◆ Written task:
Copy each line that holds "shown".

◆ Rows:
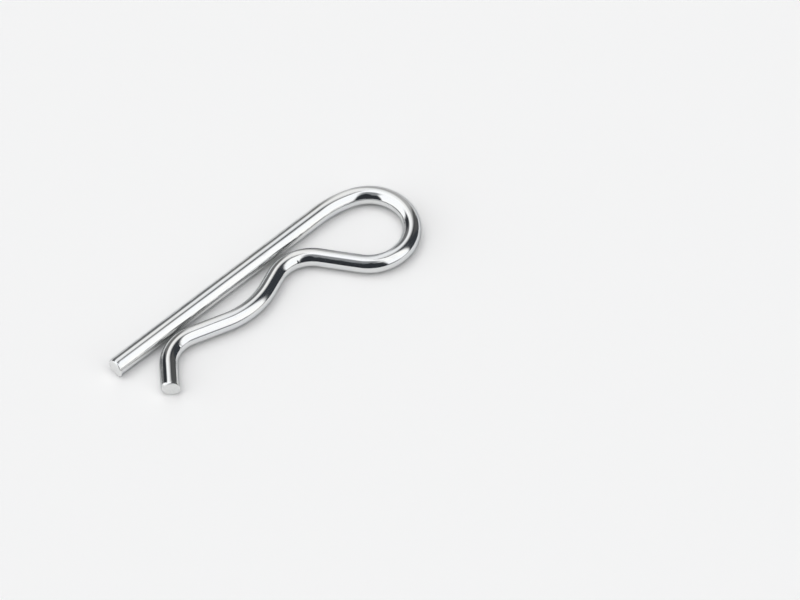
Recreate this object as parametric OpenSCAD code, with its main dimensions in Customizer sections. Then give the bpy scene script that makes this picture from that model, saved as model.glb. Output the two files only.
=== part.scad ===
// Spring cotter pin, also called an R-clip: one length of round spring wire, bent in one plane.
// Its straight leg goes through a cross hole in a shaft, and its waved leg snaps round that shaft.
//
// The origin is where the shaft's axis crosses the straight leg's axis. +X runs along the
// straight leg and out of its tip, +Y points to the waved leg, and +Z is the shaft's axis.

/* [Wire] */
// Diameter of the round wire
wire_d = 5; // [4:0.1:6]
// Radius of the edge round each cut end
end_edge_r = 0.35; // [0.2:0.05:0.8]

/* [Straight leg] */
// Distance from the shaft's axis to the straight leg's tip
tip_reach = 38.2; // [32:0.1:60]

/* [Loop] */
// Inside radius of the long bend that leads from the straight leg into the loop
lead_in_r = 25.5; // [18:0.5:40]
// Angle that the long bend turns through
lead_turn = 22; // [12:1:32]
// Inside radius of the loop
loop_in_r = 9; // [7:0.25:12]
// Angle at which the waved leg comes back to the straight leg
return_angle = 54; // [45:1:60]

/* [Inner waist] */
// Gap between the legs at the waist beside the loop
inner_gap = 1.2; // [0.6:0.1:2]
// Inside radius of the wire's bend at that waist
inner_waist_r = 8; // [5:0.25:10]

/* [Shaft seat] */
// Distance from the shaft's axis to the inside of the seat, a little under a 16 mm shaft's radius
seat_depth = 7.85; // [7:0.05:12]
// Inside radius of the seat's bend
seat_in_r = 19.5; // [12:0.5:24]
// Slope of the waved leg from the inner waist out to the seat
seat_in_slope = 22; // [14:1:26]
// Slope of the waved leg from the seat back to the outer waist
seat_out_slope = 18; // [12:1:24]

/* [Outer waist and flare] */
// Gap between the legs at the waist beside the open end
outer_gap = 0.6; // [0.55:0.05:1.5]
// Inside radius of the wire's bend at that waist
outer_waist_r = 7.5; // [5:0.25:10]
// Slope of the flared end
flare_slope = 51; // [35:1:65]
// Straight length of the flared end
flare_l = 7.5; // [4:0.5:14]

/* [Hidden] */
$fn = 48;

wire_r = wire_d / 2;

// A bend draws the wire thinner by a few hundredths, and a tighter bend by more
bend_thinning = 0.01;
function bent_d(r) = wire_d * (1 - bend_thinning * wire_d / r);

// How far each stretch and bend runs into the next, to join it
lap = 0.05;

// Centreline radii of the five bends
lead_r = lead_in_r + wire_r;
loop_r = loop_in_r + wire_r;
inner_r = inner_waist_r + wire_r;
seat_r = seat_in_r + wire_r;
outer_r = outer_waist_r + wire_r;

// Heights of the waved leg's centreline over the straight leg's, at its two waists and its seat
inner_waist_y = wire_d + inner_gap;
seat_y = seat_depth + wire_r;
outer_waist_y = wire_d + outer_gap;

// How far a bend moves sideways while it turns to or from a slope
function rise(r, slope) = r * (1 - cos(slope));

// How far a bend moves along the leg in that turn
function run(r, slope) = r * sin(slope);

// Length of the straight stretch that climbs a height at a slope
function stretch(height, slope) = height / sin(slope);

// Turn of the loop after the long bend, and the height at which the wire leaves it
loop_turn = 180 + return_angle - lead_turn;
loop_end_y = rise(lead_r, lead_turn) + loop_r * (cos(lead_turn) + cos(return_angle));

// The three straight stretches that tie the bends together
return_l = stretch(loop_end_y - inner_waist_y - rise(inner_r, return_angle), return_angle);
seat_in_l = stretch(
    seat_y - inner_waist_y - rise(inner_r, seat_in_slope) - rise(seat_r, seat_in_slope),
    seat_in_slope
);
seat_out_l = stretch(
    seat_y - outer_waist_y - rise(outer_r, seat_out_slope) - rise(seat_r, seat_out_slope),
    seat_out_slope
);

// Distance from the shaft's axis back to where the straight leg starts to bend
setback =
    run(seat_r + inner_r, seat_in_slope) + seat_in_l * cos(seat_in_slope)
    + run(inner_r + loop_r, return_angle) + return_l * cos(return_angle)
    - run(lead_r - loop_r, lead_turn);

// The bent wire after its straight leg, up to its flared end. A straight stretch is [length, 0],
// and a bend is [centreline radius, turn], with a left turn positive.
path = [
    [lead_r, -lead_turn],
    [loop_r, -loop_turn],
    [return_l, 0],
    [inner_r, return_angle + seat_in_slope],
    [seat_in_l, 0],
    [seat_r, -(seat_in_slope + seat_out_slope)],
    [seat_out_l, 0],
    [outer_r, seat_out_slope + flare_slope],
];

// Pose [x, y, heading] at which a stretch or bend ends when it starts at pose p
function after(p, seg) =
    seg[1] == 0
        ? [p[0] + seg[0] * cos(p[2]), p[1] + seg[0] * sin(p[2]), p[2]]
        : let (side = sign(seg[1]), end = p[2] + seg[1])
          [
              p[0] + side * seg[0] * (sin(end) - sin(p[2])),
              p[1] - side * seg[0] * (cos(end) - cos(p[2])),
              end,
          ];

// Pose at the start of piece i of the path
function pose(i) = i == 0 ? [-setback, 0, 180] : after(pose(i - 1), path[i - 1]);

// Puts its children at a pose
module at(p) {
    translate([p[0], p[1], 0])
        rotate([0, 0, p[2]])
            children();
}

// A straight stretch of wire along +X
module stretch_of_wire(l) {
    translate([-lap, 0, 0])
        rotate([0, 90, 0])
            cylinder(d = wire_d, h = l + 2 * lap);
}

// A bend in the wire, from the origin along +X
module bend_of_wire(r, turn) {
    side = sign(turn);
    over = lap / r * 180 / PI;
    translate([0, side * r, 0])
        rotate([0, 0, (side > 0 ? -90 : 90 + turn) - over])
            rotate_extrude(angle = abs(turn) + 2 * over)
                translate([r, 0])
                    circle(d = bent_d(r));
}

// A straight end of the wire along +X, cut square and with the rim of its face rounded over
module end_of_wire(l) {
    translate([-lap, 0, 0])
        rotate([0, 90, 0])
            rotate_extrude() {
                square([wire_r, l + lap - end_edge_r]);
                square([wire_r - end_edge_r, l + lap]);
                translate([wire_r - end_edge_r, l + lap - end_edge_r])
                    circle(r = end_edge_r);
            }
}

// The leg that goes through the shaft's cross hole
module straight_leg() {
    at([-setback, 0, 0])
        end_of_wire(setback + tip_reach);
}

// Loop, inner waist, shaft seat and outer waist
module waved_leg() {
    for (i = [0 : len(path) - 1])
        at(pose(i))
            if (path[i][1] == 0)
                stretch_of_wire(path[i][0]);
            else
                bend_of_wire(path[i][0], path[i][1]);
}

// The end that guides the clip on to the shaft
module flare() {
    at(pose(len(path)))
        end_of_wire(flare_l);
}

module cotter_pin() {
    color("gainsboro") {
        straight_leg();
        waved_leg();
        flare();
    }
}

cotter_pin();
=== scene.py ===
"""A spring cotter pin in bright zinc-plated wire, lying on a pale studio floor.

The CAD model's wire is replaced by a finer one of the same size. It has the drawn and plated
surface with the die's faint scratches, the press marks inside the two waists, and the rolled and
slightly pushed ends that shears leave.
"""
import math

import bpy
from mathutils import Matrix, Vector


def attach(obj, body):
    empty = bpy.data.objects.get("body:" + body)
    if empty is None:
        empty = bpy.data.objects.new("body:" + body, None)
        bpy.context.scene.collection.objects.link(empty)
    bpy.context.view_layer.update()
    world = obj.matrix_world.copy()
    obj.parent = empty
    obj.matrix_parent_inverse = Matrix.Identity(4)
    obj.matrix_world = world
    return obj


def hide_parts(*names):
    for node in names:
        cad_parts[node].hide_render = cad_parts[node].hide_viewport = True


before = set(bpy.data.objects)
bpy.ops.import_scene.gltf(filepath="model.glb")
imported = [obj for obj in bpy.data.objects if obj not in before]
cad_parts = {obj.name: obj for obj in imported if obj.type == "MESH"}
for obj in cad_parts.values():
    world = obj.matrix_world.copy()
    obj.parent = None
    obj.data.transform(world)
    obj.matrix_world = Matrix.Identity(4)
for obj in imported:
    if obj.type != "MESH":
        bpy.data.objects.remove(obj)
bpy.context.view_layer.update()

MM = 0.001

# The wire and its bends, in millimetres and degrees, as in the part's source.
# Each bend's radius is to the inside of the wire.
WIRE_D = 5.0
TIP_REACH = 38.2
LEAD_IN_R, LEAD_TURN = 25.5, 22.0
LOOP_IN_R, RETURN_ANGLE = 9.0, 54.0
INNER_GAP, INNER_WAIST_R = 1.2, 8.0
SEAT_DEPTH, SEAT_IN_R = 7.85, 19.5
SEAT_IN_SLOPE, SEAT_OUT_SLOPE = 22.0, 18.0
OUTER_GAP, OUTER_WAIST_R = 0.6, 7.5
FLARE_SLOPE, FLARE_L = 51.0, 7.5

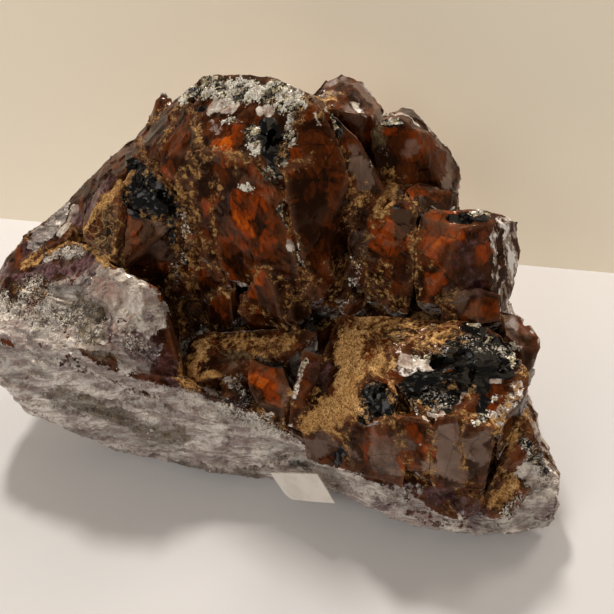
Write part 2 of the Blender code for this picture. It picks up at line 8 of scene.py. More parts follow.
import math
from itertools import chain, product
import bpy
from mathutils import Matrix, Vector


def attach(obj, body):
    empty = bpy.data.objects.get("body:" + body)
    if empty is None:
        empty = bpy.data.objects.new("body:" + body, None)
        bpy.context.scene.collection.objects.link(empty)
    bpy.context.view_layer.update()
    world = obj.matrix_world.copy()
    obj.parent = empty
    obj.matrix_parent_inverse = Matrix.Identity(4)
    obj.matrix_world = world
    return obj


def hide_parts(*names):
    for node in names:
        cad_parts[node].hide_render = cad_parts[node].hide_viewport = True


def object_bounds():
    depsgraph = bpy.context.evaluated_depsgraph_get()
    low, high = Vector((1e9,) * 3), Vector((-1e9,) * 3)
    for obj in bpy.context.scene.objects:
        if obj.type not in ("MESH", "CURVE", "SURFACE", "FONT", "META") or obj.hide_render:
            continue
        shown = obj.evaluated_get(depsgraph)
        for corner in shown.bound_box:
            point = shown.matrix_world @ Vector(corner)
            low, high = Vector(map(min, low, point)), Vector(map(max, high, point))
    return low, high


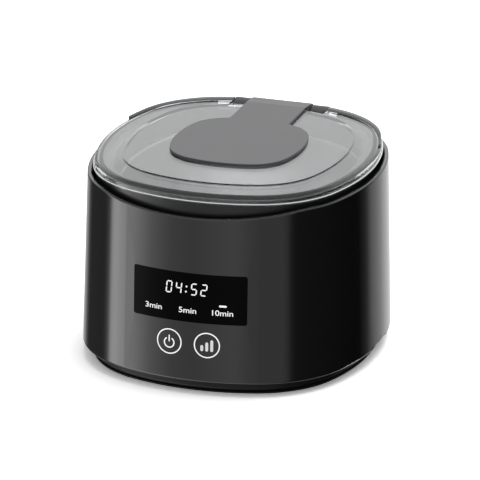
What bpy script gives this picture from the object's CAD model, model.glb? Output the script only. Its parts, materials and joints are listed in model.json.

◆ Task answer:
        shown = obj.evaluated_get(depsgraph)
        for corner in shown.bound_box:
            point = shown.matrix_world @ Vector(corner)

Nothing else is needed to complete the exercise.